The group has also been involved in experiments with platinum dissolved in gallium.2 Dissolved platinum can drive catalytic reactions at lower temperatures (45°C to 70°C), and when used for electrochemical methanol oxidation, the platinum atoms exhibited an activity several orders of magnitude higher than existing solid platinum catalysts of the same weight.

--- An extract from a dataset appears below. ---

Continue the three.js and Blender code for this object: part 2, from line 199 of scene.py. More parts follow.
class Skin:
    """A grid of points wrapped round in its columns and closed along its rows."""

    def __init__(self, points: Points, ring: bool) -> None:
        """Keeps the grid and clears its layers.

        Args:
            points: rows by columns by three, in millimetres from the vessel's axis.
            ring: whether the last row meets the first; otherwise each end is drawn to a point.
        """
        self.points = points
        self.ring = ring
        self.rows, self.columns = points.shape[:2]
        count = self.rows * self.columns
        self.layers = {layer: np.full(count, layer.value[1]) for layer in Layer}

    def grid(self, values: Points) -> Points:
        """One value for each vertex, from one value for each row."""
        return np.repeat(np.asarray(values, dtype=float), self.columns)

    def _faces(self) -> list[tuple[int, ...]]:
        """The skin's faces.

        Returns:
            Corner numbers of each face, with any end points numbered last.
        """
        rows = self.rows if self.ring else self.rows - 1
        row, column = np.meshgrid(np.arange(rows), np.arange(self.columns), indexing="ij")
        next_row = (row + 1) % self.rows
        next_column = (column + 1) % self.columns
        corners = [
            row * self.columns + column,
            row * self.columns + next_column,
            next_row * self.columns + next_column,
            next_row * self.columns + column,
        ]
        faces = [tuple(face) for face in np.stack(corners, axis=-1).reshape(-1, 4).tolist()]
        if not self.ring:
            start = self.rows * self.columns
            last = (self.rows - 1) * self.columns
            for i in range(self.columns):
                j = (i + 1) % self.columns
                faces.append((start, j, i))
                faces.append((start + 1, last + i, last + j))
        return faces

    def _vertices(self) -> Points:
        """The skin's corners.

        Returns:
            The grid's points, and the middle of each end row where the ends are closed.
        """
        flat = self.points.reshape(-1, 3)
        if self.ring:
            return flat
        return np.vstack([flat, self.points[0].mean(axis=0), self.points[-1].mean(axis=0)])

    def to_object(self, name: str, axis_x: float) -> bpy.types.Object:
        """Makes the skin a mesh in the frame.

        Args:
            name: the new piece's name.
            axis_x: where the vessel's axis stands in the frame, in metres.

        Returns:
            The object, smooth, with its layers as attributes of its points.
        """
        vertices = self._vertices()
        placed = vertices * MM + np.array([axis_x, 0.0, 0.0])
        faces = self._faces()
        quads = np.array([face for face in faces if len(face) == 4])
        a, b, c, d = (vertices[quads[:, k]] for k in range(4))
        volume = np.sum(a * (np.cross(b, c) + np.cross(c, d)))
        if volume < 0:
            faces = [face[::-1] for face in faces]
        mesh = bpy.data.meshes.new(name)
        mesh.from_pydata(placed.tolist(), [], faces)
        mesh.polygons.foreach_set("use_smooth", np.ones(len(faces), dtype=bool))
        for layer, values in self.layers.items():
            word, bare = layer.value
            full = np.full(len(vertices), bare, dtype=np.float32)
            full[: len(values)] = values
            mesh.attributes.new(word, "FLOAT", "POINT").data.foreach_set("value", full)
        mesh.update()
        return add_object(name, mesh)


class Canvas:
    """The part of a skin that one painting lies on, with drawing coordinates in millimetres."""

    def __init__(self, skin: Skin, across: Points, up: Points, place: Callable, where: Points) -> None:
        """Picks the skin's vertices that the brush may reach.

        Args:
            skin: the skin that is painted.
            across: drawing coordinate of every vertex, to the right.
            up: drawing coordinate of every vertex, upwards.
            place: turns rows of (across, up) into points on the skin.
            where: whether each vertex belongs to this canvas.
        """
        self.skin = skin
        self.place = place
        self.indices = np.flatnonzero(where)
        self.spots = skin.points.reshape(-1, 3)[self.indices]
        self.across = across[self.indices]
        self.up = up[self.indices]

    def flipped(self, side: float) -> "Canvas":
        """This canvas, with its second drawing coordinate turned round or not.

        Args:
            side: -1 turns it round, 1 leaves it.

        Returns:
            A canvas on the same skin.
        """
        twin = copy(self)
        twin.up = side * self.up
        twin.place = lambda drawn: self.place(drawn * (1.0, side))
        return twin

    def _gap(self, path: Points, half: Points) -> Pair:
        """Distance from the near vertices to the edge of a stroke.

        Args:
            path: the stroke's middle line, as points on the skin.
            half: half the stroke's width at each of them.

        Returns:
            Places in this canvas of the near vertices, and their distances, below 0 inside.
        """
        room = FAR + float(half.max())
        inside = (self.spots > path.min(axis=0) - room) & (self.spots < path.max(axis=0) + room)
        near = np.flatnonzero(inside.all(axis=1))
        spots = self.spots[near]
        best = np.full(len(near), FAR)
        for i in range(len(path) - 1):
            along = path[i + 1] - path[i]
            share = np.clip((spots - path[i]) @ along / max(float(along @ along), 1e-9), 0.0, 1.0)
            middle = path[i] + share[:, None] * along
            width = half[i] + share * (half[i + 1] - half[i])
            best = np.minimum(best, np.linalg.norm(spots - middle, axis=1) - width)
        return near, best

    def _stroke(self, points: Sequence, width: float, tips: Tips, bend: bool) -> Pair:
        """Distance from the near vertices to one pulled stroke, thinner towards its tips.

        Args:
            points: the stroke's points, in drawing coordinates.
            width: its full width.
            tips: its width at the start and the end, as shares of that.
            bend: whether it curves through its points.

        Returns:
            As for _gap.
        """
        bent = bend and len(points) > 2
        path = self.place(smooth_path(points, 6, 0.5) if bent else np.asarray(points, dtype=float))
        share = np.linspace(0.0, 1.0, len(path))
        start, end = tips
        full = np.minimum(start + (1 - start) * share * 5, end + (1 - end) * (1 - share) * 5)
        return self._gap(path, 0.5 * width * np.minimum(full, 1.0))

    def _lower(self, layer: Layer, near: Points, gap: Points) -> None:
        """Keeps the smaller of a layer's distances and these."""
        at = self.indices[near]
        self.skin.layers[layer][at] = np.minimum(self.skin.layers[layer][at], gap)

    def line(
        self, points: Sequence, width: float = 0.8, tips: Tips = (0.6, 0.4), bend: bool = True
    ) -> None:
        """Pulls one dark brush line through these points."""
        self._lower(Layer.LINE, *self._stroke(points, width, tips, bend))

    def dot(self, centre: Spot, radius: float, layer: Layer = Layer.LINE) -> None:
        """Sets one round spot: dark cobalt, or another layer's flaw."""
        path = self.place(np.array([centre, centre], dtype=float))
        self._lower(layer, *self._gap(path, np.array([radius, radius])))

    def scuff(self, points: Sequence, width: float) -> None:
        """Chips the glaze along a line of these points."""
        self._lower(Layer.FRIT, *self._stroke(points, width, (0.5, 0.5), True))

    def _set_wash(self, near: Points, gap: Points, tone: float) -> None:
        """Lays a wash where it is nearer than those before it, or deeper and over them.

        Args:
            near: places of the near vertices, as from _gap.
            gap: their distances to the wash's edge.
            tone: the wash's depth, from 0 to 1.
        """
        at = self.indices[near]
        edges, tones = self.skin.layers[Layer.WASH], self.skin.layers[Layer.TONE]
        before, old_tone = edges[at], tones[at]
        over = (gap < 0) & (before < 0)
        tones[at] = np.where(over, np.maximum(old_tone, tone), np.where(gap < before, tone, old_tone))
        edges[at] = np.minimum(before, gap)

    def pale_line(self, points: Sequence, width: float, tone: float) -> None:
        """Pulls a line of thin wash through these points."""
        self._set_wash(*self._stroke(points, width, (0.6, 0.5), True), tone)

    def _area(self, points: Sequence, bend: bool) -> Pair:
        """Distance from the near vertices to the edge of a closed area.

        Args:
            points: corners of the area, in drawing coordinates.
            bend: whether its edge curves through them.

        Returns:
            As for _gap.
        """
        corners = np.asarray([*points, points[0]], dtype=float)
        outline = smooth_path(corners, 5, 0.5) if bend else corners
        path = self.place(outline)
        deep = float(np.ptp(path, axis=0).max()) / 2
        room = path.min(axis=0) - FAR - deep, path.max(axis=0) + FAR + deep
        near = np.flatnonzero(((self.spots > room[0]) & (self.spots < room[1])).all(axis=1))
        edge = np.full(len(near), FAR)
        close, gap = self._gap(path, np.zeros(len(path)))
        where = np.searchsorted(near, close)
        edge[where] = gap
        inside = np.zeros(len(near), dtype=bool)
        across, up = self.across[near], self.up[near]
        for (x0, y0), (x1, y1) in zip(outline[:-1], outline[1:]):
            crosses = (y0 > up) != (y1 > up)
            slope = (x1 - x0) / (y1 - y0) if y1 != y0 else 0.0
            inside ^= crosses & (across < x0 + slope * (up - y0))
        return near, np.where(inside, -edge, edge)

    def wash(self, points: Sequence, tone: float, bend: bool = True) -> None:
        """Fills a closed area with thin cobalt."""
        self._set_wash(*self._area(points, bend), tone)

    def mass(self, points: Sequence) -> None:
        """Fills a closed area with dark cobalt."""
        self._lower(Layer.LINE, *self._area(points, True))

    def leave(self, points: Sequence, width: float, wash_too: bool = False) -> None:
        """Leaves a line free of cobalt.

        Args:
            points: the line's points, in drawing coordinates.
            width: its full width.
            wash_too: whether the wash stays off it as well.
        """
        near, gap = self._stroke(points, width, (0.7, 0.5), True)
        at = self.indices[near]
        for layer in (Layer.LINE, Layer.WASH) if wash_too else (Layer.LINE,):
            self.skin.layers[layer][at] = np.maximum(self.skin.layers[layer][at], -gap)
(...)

The experiments proved so successful that the team plans to do more, and with different metal varieties and quantities. “In the long-term, our plan is to apply for a Centre of Excellence (CoE), and bring on board other institutions, and some recognised companies, with an aim of discovering all unknowns about liquid metal reaction media, and eventually going commercial,” Kalantar-Zadeh says. Funded by the Australian Research Council, such CoEs are key forums for researcher-driven, transformational, and collaborative research between universities and other organisations, both in Australia and overseas.

And the team don’t want to stop at producing propylene. Just about any chemical that can be produced could be made greener with liquid metal catalysts, Kalantar-Zadeh says. “For instance, companies have been making ammonia (NH3) via the Haber-Bosch process for over 100 years. But it is intrinsically inefficient and requires hydrogen and nitrogen reacted together at specific temperatures, and high pressures. We could change that.”

I am very optimistic that with liquid metal catalysts we can find solutions for one chemical after another and make reactions more efficient so that we can reduce our impact on the environment

The team are also testing mixing different metals together so that multiple products could be produced from the same reactor. “Currently, the chemical industry generates more than 10% of global greenhouse emissions annually, and the number is rising,” Kalantar-Zadeh says. “I am very optimistic that with liquid metal catalysts we can find solutions for one chemical after another and make reactions more efficient so that we can reduce our impact on the environment.”